Date of Award:


Document Type:


Degree Name:

Doctor of Philosophy (PhD)



Committee Chair(s)

Keith Grant-Davie


Keith Grant-Davie


Steven Hanks


Kristine Miller


Ryan Moeller


Rebecca Walton


This dissertation examines how individuals use social media to respond to crisis situations, both during and after the event. Using both rhetorical criticism and David Boje’s theories and concepts regarding the development of antenarrative—a process of making sense of past, present, and future events—I explored how social media users make sense of and respond to a crisis. Specifically, my research was guided by three major questions:

  • Are traditional, pre-social media image-repair strategies effective in social media environments?
  • How do participants use social media in crisis events, and how does this usage shape the rhetorical framing of a crisis?
  • How might organizations effectively adapt traditional crisis communication plans to be used in social media during future crisis events?
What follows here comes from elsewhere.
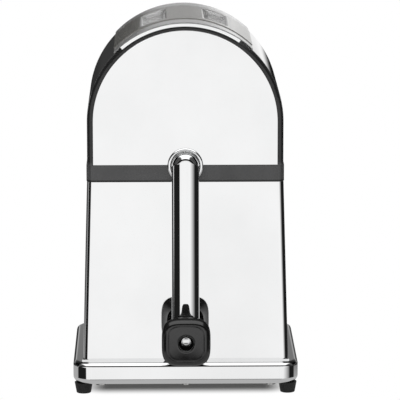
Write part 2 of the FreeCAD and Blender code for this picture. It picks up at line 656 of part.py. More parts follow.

These questions were applied to four case studies to provide a range of insights about not only how individuals respond to a crisis, but also what strategies organizations use to present information about it. These cases were carefully selected to include a variety of crisis types and responses and include the following:

  • A business (H&R Block) communicating to clients about a software error
  • A governmental organization (the NTSB) presenting information about the cause of an airplane crash and about missteps in its response
  • A governmental group (the CDC) responding to a global health crisis with various audiences and types of responses
  • An activist movement (Black Lives Matter) attempting to unify social media users to lobby for change and highlight the scope of the issues to the nation

Analyses of these cases not only show how individuals and groups used social media to make sense of crisis events, but also how the rhetorical strategies used to respond to a crisis situation. Understanding how individuals and groups make sense of crises will provide additional understanding to information designers, public relations professionals, organizations and businesses, and individuals using social media to effect change.